Against Linguistic Talismans
Earlier today, Marc noted the “neat little trick” whereby “moderates” and those to their left claim to tolerate everybody except the intolerant and then define as intolerant anybody with whom they disagree. To my ear, there’s something similar in the recently vogue usage of the term “mandate,” as in:
“The election did show that there’s a mandate to expand embryonic stem cell research,” Rep. Diana DeGette, D-Colo., said Tuesday in a telephone interview.

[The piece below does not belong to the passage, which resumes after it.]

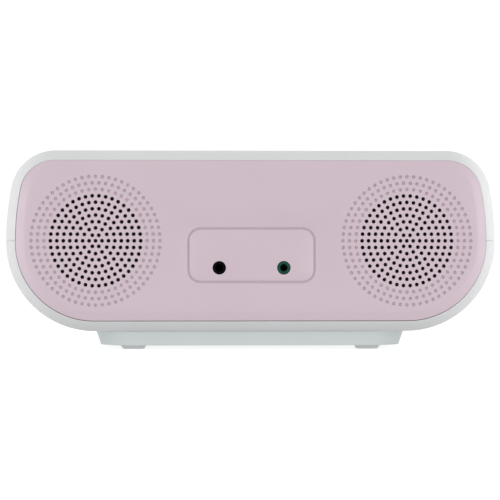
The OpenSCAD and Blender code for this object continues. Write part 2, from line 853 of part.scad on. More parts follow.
module foot(side) {
    slope = side * -0.2; // the foot's bottom sits a little towards the middle
    skin([
        rounded_ring(foot_top[0], foot_top[1], 4, feet_h + foot_sunk),
        rounded_ring(foot_top[0], foot_top[1], 4, feet_h),
        rounded_ring(foot_bottom[0] + 0.5, foot_bottom[1] + 0.5, 3, 0.3, slope),
        rounded_ring(foot_bottom[0], foot_bottom[1], 2.8, 0, slope)
    ]);
}

module rubber_feet() {
    color("gray") for (sx = [-1, 1]) for (sy = [-1, 1])
        translate([sx * foot_at[0], sy * foot_at[1], 0]) foot(sx);
}

// ---------- screws ----------

module shell_screws() {
    color("silver") at_middle() for (p = shell_posts) both_sides() translate([p[0], p[1], p[2]])
        screw(shell_screw[0], shell_screw[1], shell_screw[2], shell_bite - p[2]);
}

module plinth_screws() {
    color("silver") four_corners(plinth_posts) translate([0, 0, feet_h + plinth_wall])
        screw(small_screw[0], small_screw[1], small_screw[2], plinth_h - plinth_wall + 4.5);
}

module driver_screws() {
    color("silver") at_middle() at_drivers() driver_bosses()
        translate([0, driver_y + ear_t, 0]) rotate([90, 0, 0])
            screw(small_screw[0], small_screw[1], small_screw[2], 3.4);
}

module board_screws() {
    color("silver") at_middle() {
        for (p = main_board_posts) both_sides() translate([p[0], p[1], board_top]) rotate([180, 0, 0])
            screw(small_screw[0], small_screw[1], small_screw[2], 5);
        both_sides() translate([jack_board_post[0], jack_board_post[1], jack_board_z + jack_board_size[2]])
            rotate([180, 0, 0]) screw(small_screw[0], small_screw[1], small_screw[2], 5);
        both_sides() translate([key_post_x, 0, key_board_z])
            screw(small_screw[0], small_screw[1], small_screw[2], 5);
        for (p = tray_bosses) both_sides() translate([p[0], rear_y - face_t - 2, p[1]]) rotate([-90, 0, 0])
            screw(small_screw[0], small_screw[1], small_screw[2], 3.4);
    }
}

// ---------- drivers ----------

// Places one driver: side is -1 on the left and 1 on the right, seen from the front
module at_driver(side) {
    at_middle() translate([side * driver_x, driver_y, 0]) rotate([-90, 0, 0]) children();
}

module basket(side) {
    color("dimgray") at_driver(side) difference() {
        union() {
            rotate_extrude() polygon([
                [25, 0], [flange_r, 0], [flange_r, ear_t], [24.7, ear_t], [17.5, 11.2], [17.5, gap_t],
                [7.4, gap_t], [7.4, gap_t - 1], [16.5, gap_t - 1], [16.5, 11.6], [13.4, 11.6],
                [13.4, 10.9], [16.3, 10.9], [23.4, ear_t], [22.9, ear_t], [22.9, 0.6], [25, 0.6]
            ]);
            for (a = [45:90:315]) rotate(a) {
                translate([ear_r, 0, 0]) cylinder(r = 3, h = ear_t);
                translate([flange_r - 1.5, -3, 0]) cube([ear_r - flange_r + 1.5, 6, ear_t]);
            }
        }
        for (a = [0:90:270]) rotate(a) translate([14.6, -7.5, 2.2]) cube([14, 15, 8]);
        for (a = [45:90:315]) rotate(a) translate([ear_r, 0, -1]) cylinder(r = 1.3, h = ear_t + 2);
    }
}

// Rubber ring with one roll, which bulges back, away from the membrane
module surround(side) {
    roll = arc([20.6, 0.4], 2, 0, 180, 16);
    inner_roll = arc([20.6, 0.4], 1.65, 180, 0, 16);
    color("black") at_driver(side) rotate_extrude()
        polygon(concat([[24.9, 0.1], [24.9, 0.55], [22.6, 0.55]], drop_first(roll),
                       [[18.6, 0.55], [17.4, 0.55], [17.4, 0.2], [18.6, 0.2]],
                       drop_first(inner_roll), [[22.6, 0.1]]));
}

cone_front = [17.6, 0.6];
cone_neck = [former_r + 0.2, 8.3];

module cone(side) {
    color("darkslategray") at_driver(side) rotate_extrude()
        polygon([[18.55, 0.6], [18.55, 1], cone_front + [0, 0.42], cone_neck + [0, 0.42],
                 cone_neck, cone_front]);
}

module dust_cap(side) {
    base = 7.4;
    centre = [0, 13.4];
    spread = asin(base / 9.6);
    color("black") at_driver(side) rotate_extrude() polygon(concat(
        arc(centre, 9.6, -90, -90 + spread, 8), arc(centre, 9.3, -90 + spread, -90, 8)));
}

module voice_coil(side) {
    color("peru") at_driver(side) rotate_extrude()
        polygon([[former_r, 7.9], [former_r + 0.15, 7.9], [former_r + 0.15, 13.4], [former_r + 0.5, 13.4],
                 [former_r + 0.5, 17.4], [former_r, 17.4]]);
}

// Corrugated suspension between the coil former and the basket's ledge
module spider(side) {
    waves = [for (i = [0:24]) let (r = 6.8 + 6.4 * i / 24) [r, 10.45 + 0.55 * sin(360 * 3 * i / 24)]];
    color("goldenrod") at_driver(side) rotate_extrude() polygon(concat(
        [[6.25, 10.45]], waves, [[15.6, 10.45], [15.6, 10.85]],
        [for (i = [24:-1:0]) waves[i] + [0, 0.4]], [[6.25, 10.85]]));
}

module ring_z(inner, outer, z0, z1) {
    translate([0, 0, z0]) difference() {
        cylinder(r = outer, h = z1 - z0);
        translate([0, 0, -1]) cylinder(r = inner, h = z1 - z0 + 2);
    }
}

module top_plate(side) {
    color("silver") at_driver(side) ring_z(gap_r, 16, gap_t, gap_t + top_plate_t);
}

module magnet(side) {
    color("darkgray") at_driver(side)
        ring_z(8.5, magnet_r, gap_t + top_plate_t, gap_t + top_plate_t + magnet_t);
}

module yoke(side) {
    back = gap_t + top_plate_t + magnet_t;
    color("silver") at_driver(side) {
        translate([0, 0, back]) cylinder(r = 16, h = yoke_t);
        translate([0, 0, gap_t]) cylinder(r = pole_r, h = back - gap_t + eps);
    }
}

terminal_at = [driver_x - 13.8, driver_y + gap_t, -18.5];
lug_x = 1.9;

// Tag board on each basket's rim, with two solder lugs
module driver_terminals() {
    color("sienna") at_middle() both_sides() translate(terminal_at) {
        translate([-4, 0, 0]) cube([8, 1, 5]);
        for (s = [-1, 1]) translate([s * lug_x - 0.7, 1, 1]) cube([1.4, 3.4, 0.5]);
    }
}

module speaker_leads() {
    start = terminal_at + [0, 5.1, 0.8];
    color("firebrick") at_middle() both_sides() for (s = [-1, 1])
        wire(concat([start + [s * lug_x, 0, 0]], [for (p = speaker_lead_route) p + [0, s * 0.85, 0]]), 0.6);
}

// ---------- the assembly ----------

upper_shell();
lower_shell();
front_panel();
rear_panel();
jack_plate();
base_plinth();
rubber_feet();
battery_door();
control_bezel();
power_button();
volume_down_button();
volume_up_button();
power_plunger();
volume_down_plunger();
volume_up_plunger();
keypad_membrane();
key_board();
switch_housings();
key_ribbon();
line_in_jack();
headphone_jack();
jack_board();
jack_ribbon();
main_board();
board_components();
board_connectors();
battery_tray();
battery_cells();
battery_contacts();
battery_leads();
front_seal();
rear_seal();
side_seals();
door_seal();
shell_screws();
plinth_screws();
driver_screws();
board_screws();
driver_gaskets();
splash_membranes();
driver_terminals();
speaker_leads();
basket(-1);  // left_basket
surround(-1);  // left_surround
cone(-1);  // left_cone
dust_cap(-1);  // left_dust_cap
voice_coil(-1);  // left_voice_coil
spider(-1);  // left_spider
top_plate(-1);  // left_top_plate
magnet(-1);  // left_magnet
yoke(-1);  // left_yoke
basket(1);  // right_basket
surround(1);  // right_surround
cone(1);  // right_cone
dust_cap(1);  // right_dust_cap
voice_coil(1);  // right_voice_coil
spider(1);  // right_spider
top_plate(1);  // right_top_plate
magnet(1);  // right_magnet
yoke(1);  // right_yoke
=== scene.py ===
import json
import math

import bmesh
import bpy
import numpy as np
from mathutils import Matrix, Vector
from mathutils.geometry import delaunay_2d_cdt

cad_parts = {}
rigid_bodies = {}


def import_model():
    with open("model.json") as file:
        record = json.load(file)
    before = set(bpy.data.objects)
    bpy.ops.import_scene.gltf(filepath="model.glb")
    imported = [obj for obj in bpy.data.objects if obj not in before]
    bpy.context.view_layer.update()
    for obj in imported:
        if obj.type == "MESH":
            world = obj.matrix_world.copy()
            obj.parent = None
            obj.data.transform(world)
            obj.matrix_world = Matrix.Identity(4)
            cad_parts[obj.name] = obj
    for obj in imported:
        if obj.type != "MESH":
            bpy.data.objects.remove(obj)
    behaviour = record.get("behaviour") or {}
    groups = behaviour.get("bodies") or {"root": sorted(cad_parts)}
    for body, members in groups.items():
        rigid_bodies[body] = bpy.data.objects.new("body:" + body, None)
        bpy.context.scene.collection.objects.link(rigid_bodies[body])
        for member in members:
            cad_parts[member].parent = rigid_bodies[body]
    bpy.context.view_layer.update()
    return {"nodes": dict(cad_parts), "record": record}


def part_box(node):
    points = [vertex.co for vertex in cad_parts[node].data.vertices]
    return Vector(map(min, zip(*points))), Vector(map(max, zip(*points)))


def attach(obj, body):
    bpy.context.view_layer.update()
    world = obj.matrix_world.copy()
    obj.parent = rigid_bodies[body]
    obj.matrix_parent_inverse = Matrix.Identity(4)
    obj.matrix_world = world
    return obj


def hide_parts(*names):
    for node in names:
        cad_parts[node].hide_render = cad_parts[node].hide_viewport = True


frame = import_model()

MM = 0.001
SMOOTH_DEG = 34  # a mesh edge that turns more than this stays sharp
WELD = 1e-7  # metres within which a turned piece's points are one
FLAT_EPS = 1e-5  # millimetres within which a flat face's points are one
HAIR = 0.01  # millimetres that keep apart what would otherwise coincide
PAST = 2  # millimetres that a cutter runs past the surface it cuts

# ---------- the casing's form, in millimetres about its middle ----------

shell_parting, shell_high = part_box("upper_shell")
panel_low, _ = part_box("front_panel")
_, rear_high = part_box("rear_panel")
MID_Z = shell_parting.z / MM
HALF_W = shell_high.x / MM
HALF_H = shell_high.z / MM - MID_Z
FRONT, REAR = panel_low.y / MM, rear_high.y / MM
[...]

Putting aside the issue of embryonic stem cell research, what DeGette’s statement highlights is the evolution of “mandate” into a linguistic proof of legitimacy — the implication being that a proven mandate requires our representatives to pursue, or not pursue, a particular policy. Thus, despite the inevitable ambiguity of election results, one side insists that representatives must support a particular cause, or the president must not do as he sees fit when it comes to national security. The side that wins is that which is able to declare most loudly and frequently the yea or nay on a mandate.
Our system would be more effective, I’d say, if representatives did whatever they felt to be right and then faced the consequences, or reaped the benefits, with voters in the next election. Of course, it would also be more effective if the average voter were sufficiently well informed to have his or her own preferred policies and, therewith, a certain immunity to code-word talismans.